This work addresses the performance degradation of large reasoning models (LRMs) under low-bit quantization by proposing a novel quantization method grounded in fine-tuning-induced weight update signals. The study identifies and leverages a previously unobserved “protect-the-ends” phenomenon: weights exhibiting either the smallest or largest magnitudes of update during fine-tuning are disproportionately critical to reasoning capability. Based on this insight, the authors design a channel importance metric that requires neither activation statistics nor second-order information. The approach is applicable to both real and pseudo-fine-tuning scenarios and demonstrates consistent gains across four reasoning benchmarks, achieving an average performance improvement of 6.55% over baseline quantization methods—particularly pronounced for reinforcement learning–fine-tuned models—and further generalizes effectively to non-fine-tuned LRMs.

Weight-only quantization is important for compressing Large Language Models (LLMs).
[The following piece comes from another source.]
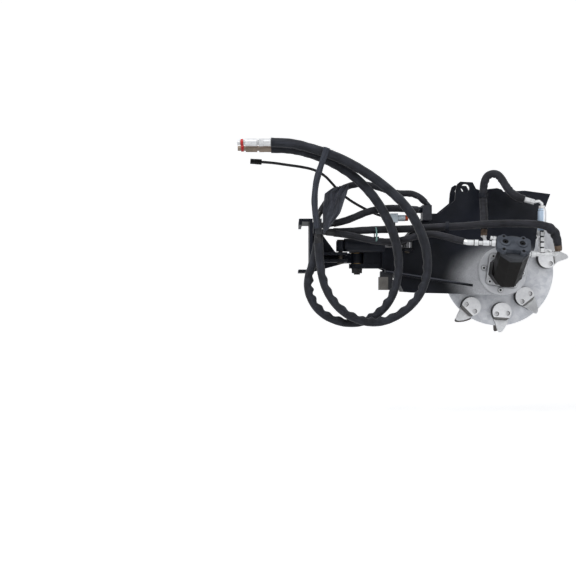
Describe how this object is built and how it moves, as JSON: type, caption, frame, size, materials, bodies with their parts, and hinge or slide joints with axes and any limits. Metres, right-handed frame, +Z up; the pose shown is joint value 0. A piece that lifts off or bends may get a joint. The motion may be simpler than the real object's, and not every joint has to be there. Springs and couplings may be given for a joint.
{
  "type": "stump grinder attachment",
  "caption": "Swing-arm stump grinder for a small loader: hitch plate, hinged boom with wheel guard, hydraulic motor, toothed cutter wheel and sleeved hoses.",
  "frame": {"origin": "centre of the hitch plate's rear face, which rests on the loader's carrier", "axes": "+X from the hitch to the cutter wheel, +Z up, -Y towards the motor"},
  "size_m": [1.3757, 0.4419, 0.7805],
  "materials": {
    "dark_paint": "semi-gloss near-black paint, dust and rubbed edges",
    "zinc_plate": "bright zinc plating",
    "bare_steel": "mottled galvanised and bare steel",
    "chrome_rod": "ground and chromed",
    "bronze": "machined bronze",
    "motor_black": "satin black cast iron",
    "motor_grey": "grey-blue painted cast iron",
    "hose_sleeve": "woven nylon protective sleeve",
    "webbing": "woven dark slate textile",
    "cable_plastic": "matt black sheath"
  },
  "bodies": {
    "hitch_frame": {"hitch_plate": "dark_paint", "base_plates": "dark_paint", "base_webs": "dark_paint", "pivot_knuckle": "dark_paint", "pivot_bushes": "bronze", "cylinder_base_pin": "zinc_plate", "hose_manifold": "bare_steel", "manifold_bracket": "dark_paint", "manifold_fittings": "zinc_plate", "hose_strap": "webbing", "textile_sleeve": "webbing", "supply_hose_a": "hose_sleeve", "supply_hose_b": "hose_sleeve", "case_drain_hose": "hose_sleeve", "upper_hose": "hose_sleeve", "motor_hose_long": "hose_sleeve", "motor_hose_short": "hose_sleeve", "control_cable": "cable_plastic", "coupler_bodies": "zinc_plate", "cable_plug": "cable_plastic"},
    "coupler_collar_a": {"coupler_collar_a": "zinc_plate"},
    "coupler_collar_b": {"coupler_collar_b": "zinc_plate"},
    "boom": {"swing_pin": "zinc_plate", "swing_pin_nut": "zinc_plate", "clevis_plates": "dark_paint", "boom_end_plate": "dark_paint", "boom_side_near": "dark_paint", "boom_side_far": "dark_paint", "boom_top_plate": "dark_paint", "boom_bottom_plate": "dark_paint", "boom_ledges": "dark_paint", "stand_foot": "bare_steel", "guard_roof": "dark_paint", "guard_cheek": "bare_steel", "rod_lugs": "dark_paint", "rod_pin": "zinc_plate", "hose_bulkhead": "zinc_plate", "hose_clamps": "dark_paint", "solenoid_valve": "zinc_plate", "loop_hose": "hose_sleeve", "motor_mount_ring": "bare_steel", "motor_bolts": "zinc_plate", "motor_front_housing": "motor_black", "motor_barrel_housing": "motor_black", "motor_rear_cover": "motor_grey", "port_plugs": "motor_black", "left_port_fitting": "zinc_plate", "right_port_fitting": "zinc_plate", "check_valve": "zinc_plate", "drain_elbow": "zinc_plate", "shaft_bearings": "bare_steel", "bearing_housing": "dark_paint"},
    "cutter_wheel": {"cutter_disc": "bare_steel", "drive_shaft": "bare_steel", "tooth_holders": "bare_steel", "teeth": "bare_steel", "holder_screws": "motor_black"},
    "cylinder_barrel": {"cylinder_barrel": "dark_paint", "cylinder_gland": "dark_paint"},
    "cylinder_rod": {"cylinder_rod": "chrome_rod"}
  },
  "joints": [
    {"name": "boom_swing", "type": "hinge", "parent": "hitch_frame", "child": "boom", "pos_m": [0.203, 0, -0.05], "axis": [0, 0, 1], "range_deg": [-20, 20], "deforming": ["supply_hose_a", "supply_hose_b", "case_drain_hose", "upper_hose", "motor_hose_long", "motor_hose_short", "control_cable", "hose_strap", "textile_sleeve"]},
    {"name": "cutter_spin", "type": "hinge", "parent": "boom", "child": "cutter_wheel", "pos_m": [0.802, 0, -0.102], "axis": [0, 1, 0], "continuous": true},
    {"name": "cylinder_turn", "type": "hinge", "parent": "hitch_frame", "child": "cylinder_barrel", "pos_m": [0.126, -0.12, 0.002], "axis": [0, 0, 1], "range_deg": [-14.2, 14.2]},
    {"name": "cylinder_stroke", "type": "slide", "parent": "cylinder_barrel", "child": "cylinder_rod", "axis": [0.999, 0.0438, 0], "range_m": [-0.0412, 0.0412]},
    {"name": "collar_a_pull", "type": "slide", "parent": "hitch_frame", "child": "coupler_collar_a", "axis": [1, 0, 0], "range_m": [0, 0.006], "stiffness_N_per_m": 600},
    {"name": "collar_b_pull", "type": "slide", "parent": "hitch_frame", "child": "coupler_collar_b", "axis": [1, 0, 0], "range_m": [0, 0.006], "stiffness_N_per_m": 600}
  ],
  "couplings": [
    {"joint": "cylinder_turn", "follows": "boom_swing", "ratio": 0.7},
    {"joint": "cylinder_stroke", "follows": "boom_swing", "m_per_rad": 0.1165}
  ]
}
Inspired by the spirit of classical magnitude pruning, we study whether the magnitude of weight updates during reasoning-incentivized fine-tuning can provide valuable signals for quantizing Large Reasoning Models (LRMs). We hypothesize that the smallest and largest weight updates during fine-tuning are more important than those of intermediate magnitude, a phenomenon we term"protecting both ends". Upon hypothesis validation, we introduce QuantLRM, which stands for weight quantization of LRMs via fine-tuning signals. We fit simple restricted quadratic functions on weight updates to protect both ends. By multiplying the average quadratic values with the count of zero weight updates of channels, we compute channel importance that is more effective than using activation or second-order information. We run QuantLRM to quantize various fine-tuned models (including supervised, direct preference optimization, and reinforcement learning fine-tuning) over four reasoning benchmarks (AIME-120, FOLIO, temporal sequences, and GPQA-Diamond) and empirically find that QuantLRM delivers a consistent improvement for LRMs quantization, with an average improvement of 6.55% on a reinforcement learning fine-tuned model. Also supporting non-fine-tuned LRMs, QuantLRM gathers effective signals via pseudo-fine-tuning, which greatly enhances its applicability.